When I wrote Catch Her in a Lie, I made them Bureau of Criminal Apprehension agents because the BCA is unique to Minnesota. I thought I wouldn’t have to do much research because as long as one of the 300 or so folks who worked at the BCA didn’t read it, I’d be fine making everything up. But when it came time to write a whole book, I knew I’d have to get it right. So, getting the research into this amazing but extensive organization was a challenge. I’m grateful for all the help I got from BCA forensic scientist Ann Marie Gross, who became a friend in the process.
THE TAKEN ONES unfolds very much like a true crime book, in that it seems to be based on a real case. Was it?
This is the first of my recent thrillers that is *not* inspired by a true crime, and frankly, it was a relief. Researching true crimes is grueling if you remember that it’s real people you’re reading about, people with value and with friends and families, people who didn’t deserve whatever horror was inflicted on them. So, while I will return to that because I think it’s important to tell those stories compassionately, I also appreciated getting to make everything up.
The relationship between Van and Harry is a very interesting one. They have a bit of a history and one of them has a pretty deep, dark secret he or she is keeping from the other. How important is this to their “chemistry,” and how difficult was it to accomplish?

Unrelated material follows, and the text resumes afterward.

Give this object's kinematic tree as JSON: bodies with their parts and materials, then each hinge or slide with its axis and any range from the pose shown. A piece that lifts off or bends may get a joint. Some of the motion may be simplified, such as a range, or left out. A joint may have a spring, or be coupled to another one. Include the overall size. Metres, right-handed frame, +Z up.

When writing those two, I wanted to go for a Felix and Oscar (The Odd Couple) meets Mulder and Scully (The X Files) vibe, and secrets—as well as different styles and personalities—was crucial to that.
Which comes first for you? Story? Characters? Voice?
The characters, the twist, the crime. That’s usually the order my ideas show up.
Are you a better writer now than you were let’s say 10 years ago and, if so, why and how?
I actually think my biggest growth has been in paring down my writing. I used to throw everything at a book, confusing clever with good. Now, I hope I’m better able to let the characters and the story speak for themselves.
Any advice you’d give aspiring (or even those who don’t have to aspire any more) writers?
It doesn’t have to be good, it just has to be finished. Get that first draft on paper. That’s how it all has to start.
What’s next for you?
I just turned in The Reaping, the sequel to THE TAKEN ONES, and that should be out in 2024. I’m so excited to bring Van and Harry back! I’m also writing a young adult trilogy for a new publisher. A Whisper of Poison, the first in that series, releases February 2024.